In August 2014, the FASB issued an amendment to the accounting guidance on disclosure of uncertainties about an entity’s ability to continue as a going concern. This guidance requires management to assess the Company’s ability to continue as a going concern and to provide disclosures under certain circumstances. This guidance is effective for annual reporting periods ending after December 15, 2016 and interim reporting periods thereafter. Early adoption is permitted.
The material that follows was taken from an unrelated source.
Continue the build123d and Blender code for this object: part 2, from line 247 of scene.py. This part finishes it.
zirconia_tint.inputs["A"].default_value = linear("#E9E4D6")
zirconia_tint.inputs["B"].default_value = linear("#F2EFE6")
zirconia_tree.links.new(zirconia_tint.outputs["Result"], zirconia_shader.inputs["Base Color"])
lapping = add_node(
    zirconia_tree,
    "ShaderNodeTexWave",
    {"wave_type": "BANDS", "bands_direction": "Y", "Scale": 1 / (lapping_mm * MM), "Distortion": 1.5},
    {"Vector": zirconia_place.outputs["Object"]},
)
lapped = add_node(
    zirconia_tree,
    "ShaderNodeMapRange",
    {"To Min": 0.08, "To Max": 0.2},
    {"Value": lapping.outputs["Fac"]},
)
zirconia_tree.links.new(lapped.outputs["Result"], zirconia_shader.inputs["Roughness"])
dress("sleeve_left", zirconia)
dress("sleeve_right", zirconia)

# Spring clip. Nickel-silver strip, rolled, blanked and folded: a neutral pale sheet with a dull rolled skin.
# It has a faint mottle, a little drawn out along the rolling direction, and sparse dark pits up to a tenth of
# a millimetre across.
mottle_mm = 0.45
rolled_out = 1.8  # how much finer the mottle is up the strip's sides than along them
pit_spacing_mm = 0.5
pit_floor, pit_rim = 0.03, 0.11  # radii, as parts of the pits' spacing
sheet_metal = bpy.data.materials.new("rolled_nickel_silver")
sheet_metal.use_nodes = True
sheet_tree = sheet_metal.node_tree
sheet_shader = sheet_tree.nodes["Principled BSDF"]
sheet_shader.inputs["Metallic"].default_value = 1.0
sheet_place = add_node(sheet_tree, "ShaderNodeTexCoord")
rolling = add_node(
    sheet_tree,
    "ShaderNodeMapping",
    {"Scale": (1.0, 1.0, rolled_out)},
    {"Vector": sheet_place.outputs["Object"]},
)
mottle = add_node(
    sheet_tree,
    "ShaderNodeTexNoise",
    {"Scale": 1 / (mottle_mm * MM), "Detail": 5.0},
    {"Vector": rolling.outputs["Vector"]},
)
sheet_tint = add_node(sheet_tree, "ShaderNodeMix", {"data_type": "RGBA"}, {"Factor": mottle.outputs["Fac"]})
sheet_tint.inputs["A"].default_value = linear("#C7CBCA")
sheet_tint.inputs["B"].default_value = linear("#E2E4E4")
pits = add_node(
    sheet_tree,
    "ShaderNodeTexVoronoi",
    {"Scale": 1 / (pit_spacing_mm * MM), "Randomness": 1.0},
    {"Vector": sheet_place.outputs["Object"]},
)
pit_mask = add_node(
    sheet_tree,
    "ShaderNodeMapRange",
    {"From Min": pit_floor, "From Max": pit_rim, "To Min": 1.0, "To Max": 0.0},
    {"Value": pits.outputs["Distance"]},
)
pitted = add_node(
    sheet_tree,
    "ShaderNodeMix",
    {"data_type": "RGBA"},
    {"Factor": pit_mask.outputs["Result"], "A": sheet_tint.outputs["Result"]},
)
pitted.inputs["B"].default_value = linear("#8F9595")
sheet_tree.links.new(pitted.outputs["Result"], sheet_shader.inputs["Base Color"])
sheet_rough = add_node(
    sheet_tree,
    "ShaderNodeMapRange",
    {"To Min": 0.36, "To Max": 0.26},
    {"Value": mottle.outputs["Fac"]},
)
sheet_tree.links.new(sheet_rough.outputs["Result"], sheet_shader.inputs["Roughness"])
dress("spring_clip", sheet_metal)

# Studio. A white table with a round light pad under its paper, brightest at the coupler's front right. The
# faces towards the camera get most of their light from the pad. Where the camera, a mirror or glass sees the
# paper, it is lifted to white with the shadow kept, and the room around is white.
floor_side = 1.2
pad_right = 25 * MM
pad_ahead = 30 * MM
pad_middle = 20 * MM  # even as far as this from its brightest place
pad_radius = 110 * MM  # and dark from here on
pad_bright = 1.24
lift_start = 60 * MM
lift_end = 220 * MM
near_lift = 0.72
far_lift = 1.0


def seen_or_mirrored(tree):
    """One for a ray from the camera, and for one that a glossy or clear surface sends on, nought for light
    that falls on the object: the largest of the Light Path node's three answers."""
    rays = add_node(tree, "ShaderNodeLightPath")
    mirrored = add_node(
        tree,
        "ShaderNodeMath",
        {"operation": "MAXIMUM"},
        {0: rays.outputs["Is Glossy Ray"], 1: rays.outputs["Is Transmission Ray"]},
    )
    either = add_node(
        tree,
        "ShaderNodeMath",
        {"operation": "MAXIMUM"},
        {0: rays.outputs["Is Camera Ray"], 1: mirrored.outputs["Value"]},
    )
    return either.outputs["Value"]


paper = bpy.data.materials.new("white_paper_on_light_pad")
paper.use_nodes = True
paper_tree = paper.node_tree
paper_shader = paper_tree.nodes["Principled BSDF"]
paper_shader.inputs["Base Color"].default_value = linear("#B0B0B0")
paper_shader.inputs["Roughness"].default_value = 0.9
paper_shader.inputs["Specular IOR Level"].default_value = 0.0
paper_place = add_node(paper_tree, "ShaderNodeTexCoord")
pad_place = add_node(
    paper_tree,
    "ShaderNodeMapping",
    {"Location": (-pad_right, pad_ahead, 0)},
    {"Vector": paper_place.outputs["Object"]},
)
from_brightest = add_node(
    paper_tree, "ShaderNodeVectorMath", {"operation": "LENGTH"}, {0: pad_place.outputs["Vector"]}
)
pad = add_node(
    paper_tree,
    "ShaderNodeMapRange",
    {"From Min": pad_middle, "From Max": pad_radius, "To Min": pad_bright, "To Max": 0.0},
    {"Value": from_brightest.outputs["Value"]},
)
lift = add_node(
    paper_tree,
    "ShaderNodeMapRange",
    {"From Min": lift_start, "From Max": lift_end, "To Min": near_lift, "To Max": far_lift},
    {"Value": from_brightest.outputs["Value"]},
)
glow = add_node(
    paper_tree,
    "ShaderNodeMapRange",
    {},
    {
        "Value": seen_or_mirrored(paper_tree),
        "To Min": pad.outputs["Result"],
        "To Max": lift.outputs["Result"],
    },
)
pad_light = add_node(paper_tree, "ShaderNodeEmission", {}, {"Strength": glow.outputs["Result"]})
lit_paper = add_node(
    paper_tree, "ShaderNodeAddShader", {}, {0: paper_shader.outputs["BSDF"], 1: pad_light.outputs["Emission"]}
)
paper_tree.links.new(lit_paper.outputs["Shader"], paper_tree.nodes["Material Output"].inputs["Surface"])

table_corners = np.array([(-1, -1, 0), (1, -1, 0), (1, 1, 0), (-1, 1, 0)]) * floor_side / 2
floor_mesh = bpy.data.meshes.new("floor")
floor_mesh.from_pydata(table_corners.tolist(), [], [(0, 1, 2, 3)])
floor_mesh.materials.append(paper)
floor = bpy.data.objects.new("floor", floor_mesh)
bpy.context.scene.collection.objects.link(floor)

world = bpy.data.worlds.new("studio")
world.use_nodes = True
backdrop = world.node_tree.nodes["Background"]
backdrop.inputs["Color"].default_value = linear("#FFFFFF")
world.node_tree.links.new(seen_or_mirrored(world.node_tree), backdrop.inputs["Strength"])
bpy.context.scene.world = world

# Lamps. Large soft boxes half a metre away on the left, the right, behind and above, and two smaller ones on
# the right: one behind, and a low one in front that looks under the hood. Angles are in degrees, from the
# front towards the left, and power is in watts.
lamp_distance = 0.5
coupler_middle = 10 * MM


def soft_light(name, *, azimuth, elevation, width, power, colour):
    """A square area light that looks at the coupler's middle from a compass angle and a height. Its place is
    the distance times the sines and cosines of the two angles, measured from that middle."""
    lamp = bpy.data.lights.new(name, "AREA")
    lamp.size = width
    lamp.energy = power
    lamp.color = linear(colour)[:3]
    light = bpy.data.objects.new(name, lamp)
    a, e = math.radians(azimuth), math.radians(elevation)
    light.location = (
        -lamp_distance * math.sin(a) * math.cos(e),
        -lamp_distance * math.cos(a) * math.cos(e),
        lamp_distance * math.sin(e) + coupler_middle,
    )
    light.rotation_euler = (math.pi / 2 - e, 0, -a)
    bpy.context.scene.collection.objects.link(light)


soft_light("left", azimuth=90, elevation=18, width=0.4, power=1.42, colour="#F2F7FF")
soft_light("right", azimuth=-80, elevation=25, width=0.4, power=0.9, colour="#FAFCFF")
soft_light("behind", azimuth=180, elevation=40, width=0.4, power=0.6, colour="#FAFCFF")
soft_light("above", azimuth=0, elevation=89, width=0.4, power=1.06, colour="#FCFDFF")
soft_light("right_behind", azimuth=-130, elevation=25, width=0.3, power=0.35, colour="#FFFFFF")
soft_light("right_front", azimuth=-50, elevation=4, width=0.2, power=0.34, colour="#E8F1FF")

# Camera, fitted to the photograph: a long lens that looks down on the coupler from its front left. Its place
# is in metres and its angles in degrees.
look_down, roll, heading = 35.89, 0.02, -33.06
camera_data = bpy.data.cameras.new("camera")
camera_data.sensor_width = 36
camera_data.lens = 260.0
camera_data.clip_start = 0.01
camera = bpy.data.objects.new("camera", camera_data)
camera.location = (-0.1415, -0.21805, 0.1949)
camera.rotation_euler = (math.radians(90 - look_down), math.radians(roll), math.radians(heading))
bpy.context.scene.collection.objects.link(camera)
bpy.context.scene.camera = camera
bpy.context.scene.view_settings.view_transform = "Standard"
The Company does not expect the adoption of this guidance to have a material impact on its consolidated financial statements.
 
In May 2014, the FASB issued ASU No. 2014-09, “Revenue from Contracts with Customers.” This ASU is a joint project initiated by the FASB and the International Accounting Standards Board to clarify the principles for recognizing revenue and to develop a common revenue standard for U.S. generally accepted accounting principles and International Financial Reporting Standards that will: remove inconsistencies and weaknesses in revenue requirements; provide a more robust framework for addressing revenue issues; improve comparability of revenue recognition practices across entities, industries, jurisdictions and capital markets; provide more useful information to users of financial statements through improved disclosure requirements; and simplify the preparation of financial statements by reducing the number of requirements to which an entity must refer. As originally proposed, the guidance is effective for annual reporting periods beginning after December 15, 2016, including interim periods within that reporting period. The Company is in the process of determining the method of adoption and assessing the impact of this ASU on its consolidated financial statements, and interim periods within those fiscal years, with early adoption permitted. In August 2015, the FASB issued ASU No. 2015-14, “Revenue from contracts with customers.” This ASU deferred the effective date of ASU No. 2014-09 by one year.